6. Slide a piece of heatshrink onto the wire from Step 1.
7. Solder the unused end of the wire from Step 1 onto the positive leg of the LED.
8. Solder a sufficient length of stranded wire  (~230mm) to the negative leg of the LED.
9. Slide a piece of heatshrink onto the wire from Step 8.
10. Position the two pieces of heatshrink on the LED leg joints and shrink.
11. Cut two lengths of solid wire (~50mm or less).
12. Strip ~12mm from one end of each of the solid wires. These ends will contact the batteries.
13. Check in on where we are lengthwise with everything.
14. Join the stranded and solid wire pairs (I used solder).
15. Insert the exposed ends of the solid wires into the battery chambers.
16. Insert the batteries with the negative and positive sides facing the correct directions. I found the small “pushpin” magnet pictured to be helpful getting the batteries in and out.
17. Snap the switch into place if it’s not already.
18. Line everything up so that the switch actuator is poking through the hole and wires are stowed in the channels while bringing the assembly together.
19. Test.
20. Separate the assembly a little bit and apply glue around the inside perimeter lips.

Room for Improvement

If I ever come back to it, I would considering coming up with a way to ensure the halves line up perfectly when glued together. Right now it’s down to slapping glue on there and holding it together evenly (not that hard, though!). Because of the printing orientation, I couldn’t add tabs or pins to line up the pieces, but perhaps I could add holes and bring in other pieces (toothpicks?) to act as alignment pins.

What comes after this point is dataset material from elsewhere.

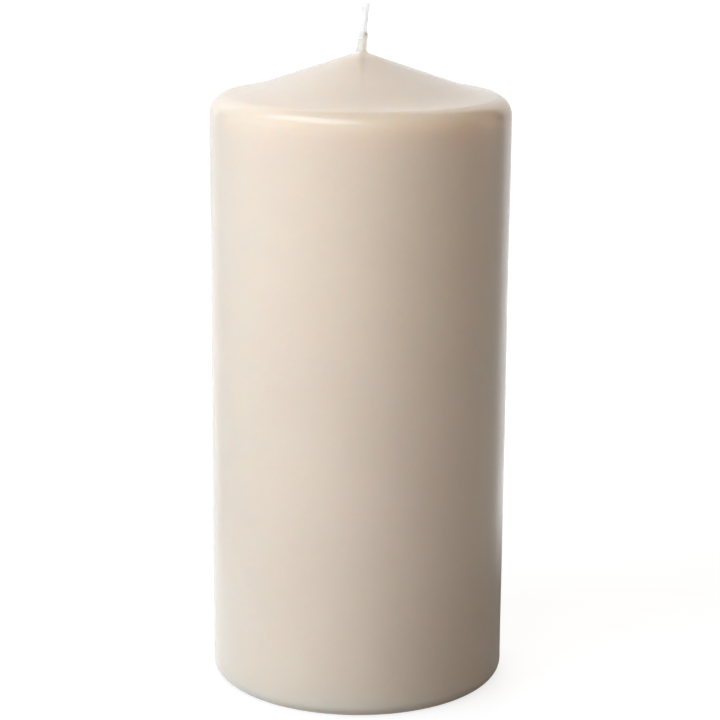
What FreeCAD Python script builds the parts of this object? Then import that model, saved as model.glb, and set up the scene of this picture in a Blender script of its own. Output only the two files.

I would also explore adding a bit of a rim on which to seat the bottom of the LED and keep it protruding out of the tip about half way. I’ve made five of these and a couple ended up more than halfway out and a couple less than halfway out. This was down to how much wire I used. I wasn’t that concerned about being consistent, though, and just pressed on.

If you make one, please share! Enjoy!